Out of all the Anti-Dreyfusards, he was perhaps the most ardent. The most dedicated. A man whose antisemetic rhetoric was hauntingly familiar to the kind that would play out in Germany three decades later.
The man even had a magazine. A magazine that reached the height of its popularity during the Dreyfus Affair, as it became to be called, and a magazine whose front cover looked shockingly similar to the anti-Jewish propaganda that would be used by the NSDAP in Germany in roughly thirty years’ time.
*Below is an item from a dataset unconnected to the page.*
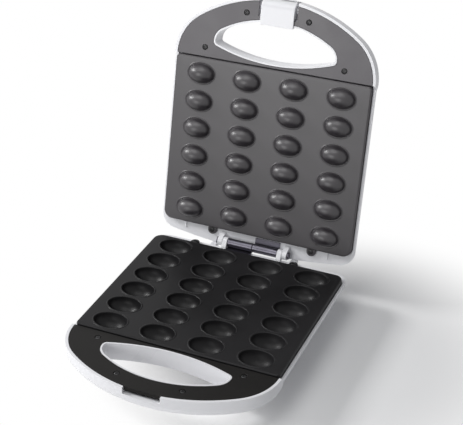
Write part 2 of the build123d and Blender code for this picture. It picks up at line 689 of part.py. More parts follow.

The name of that magazine? La Libre Parole.
“The Free Speech.”
Nothing is new under the sun indeed.
When right-wingers complain about Free Speech, about their behavior being discouraged, one must ask themselves: what do they want to say? To do? Because over and over and over and over we’ve seen what they’ve done, and what they’ve done every time is defile the written word, lie, and ruin whole forms of media. And when unchallenged, left to do far worse.
How many times do we have to see this happen? How many more broken husks of once-vibrant places do we let be left behind before we grow wise to the actual reason right-wingers get banned from websites?
I assume you use the internet, so I level it to you: who do you see causing more problems? Because every time, every time, every time a website fails to keep the bigots in check, it dies. Not always quickly, but it dies. Every time. Without fail.
Because right-wingers can’t behave or follow rules, and because they’re annoying.
Because free from consequence, they show us what they really are.
Giving them the benefit of the doubt stops now.